====== Recorded information ======
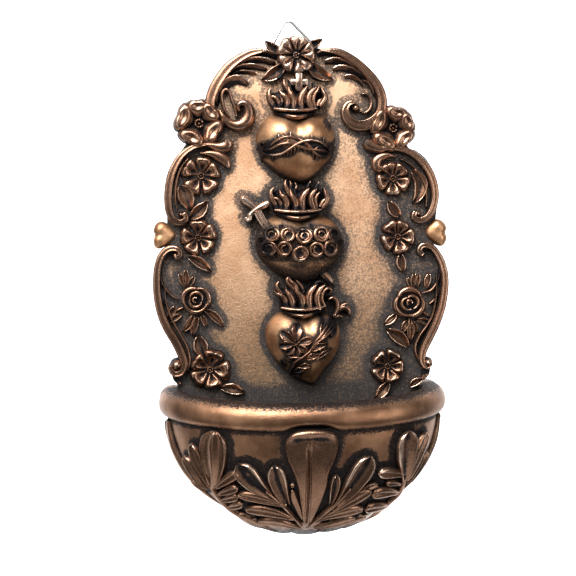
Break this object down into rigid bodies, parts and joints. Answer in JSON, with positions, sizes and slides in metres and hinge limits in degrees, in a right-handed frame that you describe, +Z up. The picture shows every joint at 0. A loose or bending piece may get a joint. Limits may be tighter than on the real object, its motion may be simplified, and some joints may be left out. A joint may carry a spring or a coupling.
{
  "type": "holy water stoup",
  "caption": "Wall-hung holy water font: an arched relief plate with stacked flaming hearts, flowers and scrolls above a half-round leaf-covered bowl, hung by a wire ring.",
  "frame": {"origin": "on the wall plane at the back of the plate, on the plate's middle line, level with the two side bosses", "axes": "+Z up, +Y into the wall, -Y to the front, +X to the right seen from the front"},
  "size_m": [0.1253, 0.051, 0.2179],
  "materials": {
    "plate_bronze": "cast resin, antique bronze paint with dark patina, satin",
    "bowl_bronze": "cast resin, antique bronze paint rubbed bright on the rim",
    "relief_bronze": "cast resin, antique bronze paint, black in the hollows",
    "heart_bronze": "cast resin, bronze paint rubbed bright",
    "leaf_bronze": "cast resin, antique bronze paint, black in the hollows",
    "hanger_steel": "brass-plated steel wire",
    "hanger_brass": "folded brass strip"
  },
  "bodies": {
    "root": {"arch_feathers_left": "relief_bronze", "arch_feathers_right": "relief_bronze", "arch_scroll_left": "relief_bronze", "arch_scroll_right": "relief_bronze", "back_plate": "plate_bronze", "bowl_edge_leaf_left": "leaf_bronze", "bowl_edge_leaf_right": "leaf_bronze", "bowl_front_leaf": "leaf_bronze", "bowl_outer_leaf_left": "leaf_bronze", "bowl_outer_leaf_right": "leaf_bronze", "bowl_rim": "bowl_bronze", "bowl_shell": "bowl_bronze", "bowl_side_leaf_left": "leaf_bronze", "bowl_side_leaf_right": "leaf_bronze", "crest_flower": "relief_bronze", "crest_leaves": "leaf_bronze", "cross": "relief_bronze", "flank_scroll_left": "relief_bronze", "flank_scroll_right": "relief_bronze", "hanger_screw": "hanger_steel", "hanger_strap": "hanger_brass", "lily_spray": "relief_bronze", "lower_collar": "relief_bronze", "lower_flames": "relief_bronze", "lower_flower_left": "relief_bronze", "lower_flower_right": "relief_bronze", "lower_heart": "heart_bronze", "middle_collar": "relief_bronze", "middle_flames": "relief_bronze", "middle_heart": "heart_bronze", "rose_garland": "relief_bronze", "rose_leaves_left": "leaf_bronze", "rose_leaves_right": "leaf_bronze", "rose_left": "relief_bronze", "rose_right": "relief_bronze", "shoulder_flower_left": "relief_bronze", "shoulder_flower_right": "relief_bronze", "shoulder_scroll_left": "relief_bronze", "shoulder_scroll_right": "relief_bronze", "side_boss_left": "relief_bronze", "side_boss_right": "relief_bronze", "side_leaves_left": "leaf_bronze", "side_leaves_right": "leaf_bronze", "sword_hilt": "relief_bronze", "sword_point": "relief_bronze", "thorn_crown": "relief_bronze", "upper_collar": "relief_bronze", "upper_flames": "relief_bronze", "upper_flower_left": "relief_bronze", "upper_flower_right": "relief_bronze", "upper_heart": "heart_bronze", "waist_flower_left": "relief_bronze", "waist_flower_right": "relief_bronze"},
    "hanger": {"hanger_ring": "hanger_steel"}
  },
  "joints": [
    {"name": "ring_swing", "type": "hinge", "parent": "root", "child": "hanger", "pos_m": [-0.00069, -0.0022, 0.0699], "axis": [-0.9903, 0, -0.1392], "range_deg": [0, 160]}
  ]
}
======
* [What is being asked] Make an exact copy of all the data.

* [Task response]
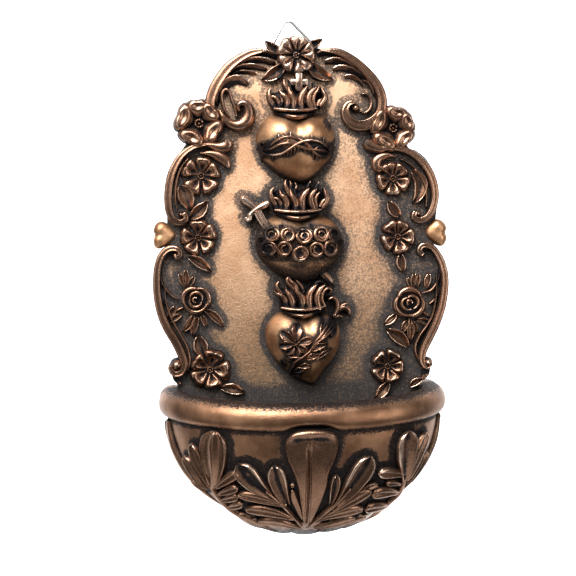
Break this object down into rigid bodies, parts and joints. Answer in JSON, with positions, sizes and slides in metres and hinge limits in degrees, in a right-handed frame that you describe, +Z up. The picture shows every joint at 0. A loose or bending piece may get a joint. Limits may be tighter than on the real object, its motion may be simplified, and some joints may be left out. A joint may carry a spring or a coupling.
{
  "type": "holy water stoup",
  "caption": "Wall-hung holy water font: an arched relief plate with stacked flaming hearts, flowers and scrolls above a half-round leaf-covered bowl, hung by a wire ring.",
  "frame": {"origin": "on the wall plane at the back of the plate, on the plate's middle line, level with the two side bosses", "axes": "+Z up, +Y into the wall, -Y to the front, +X to the right seen from the front"},
  "size_m": [0.1253, 0.051, 0.2179],
  "materials": {
    "plate_bronze": "cast resin, antique bronze paint with dark patina, satin",
    "bowl_bronze": "cast resin, antique bronze paint rubbed bright on the rim",
    "relief_bronze": "cast resin, antique bronze paint, black in the hollows",
    "heart_bronze": "cast resin, bronze paint rubbed bright",
    "leaf_bronze": "cast resin, antique bronze paint, black in the hollows",
    "hanger_steel": "brass-plated steel wire",
    "hanger_brass": "folded brass strip"
  },
  "bodies": {
    "root": {"arch_feathers_left": "relief_bronze", "arch_feathers_right": "relief_bronze", "arch_scroll_left": "relief_bronze", "arch_scroll_right": "relief_bronze", "back_plate": "plate_bronze", "bowl_edge_leaf_left": "leaf_bronze", "bowl_edge_leaf_right": "leaf_bronze", "bowl_front_leaf": "leaf_bronze", "bowl_outer_leaf_left": "leaf_bronze", "bowl_outer_leaf_right": "leaf_bronze", "bowl_rim": "bowl_bronze", "bowl_shell": "bowl_bronze", "bowl_side_leaf_left": "leaf_bronze", "bowl_side_leaf_right": "leaf_bronze", "crest_flower": "relief_bronze", "crest_leaves": "leaf_bronze", "cross": "relief_bronze", "flank_scroll_left": "relief_bronze", "flank_scroll_right": "relief_bronze", "hanger_screw": "hanger_steel", "hanger_strap": "hanger_brass", "lily_spray": "relief_bronze", "lower_collar": "relief_bronze", "lower_flames": "relief_bronze", "lower_flower_left": "relief_bronze", "lower_flower_right": "relief_bronze", "lower_heart": "heart_bronze", "middle_collar": "relief_bronze", "middle_flames": "relief_bronze", "middle_heart": "heart_bronze", "rose_garland": "relief_bronze", "rose_leaves_left": "leaf_bronze", "rose_leaves_right": "leaf_bronze", "rose_left": "relief_bronze", "rose_right": "relief_bronze", "shoulder_flower_left": "relief_bronze", "shoulder_flower_right": "relief_bronze", "shoulder_scroll_left": "relief_bronze", "shoulder_scroll_right": "relief_bronze", "side_boss_left": "relief_bronze", "side_boss_right": "relief_bronze", "side_leaves_left": "leaf_bronze", "side_leaves_right": "leaf_bronze", "sword_hilt": "relief_bronze", "sword_point": "relief_bronze", "thorn_crown": "relief_bronze", "upper_collar": "relief_bronze", "upper_flames": "relief_bronze", "upper_flower_left": "relief_bronze", "upper_flower_right": "relief_bronze", "upper_heart": "heart_bronze", "waist_flower_left": "relief_bronze", "waist_flower_right": "relief_bronze"},
    "hanger": {"hanger_ring": "hanger_steel"}
  },
  "joints": [
    {"name": "ring_swing", "type": "hinge", "parent": "root", "child": "hanger", "pos_m": [-0.00069, -0.0022, 0.0699], "axis": [-0.9903, 0, -0.1392], "range_deg": [0, 160]}
  ]
}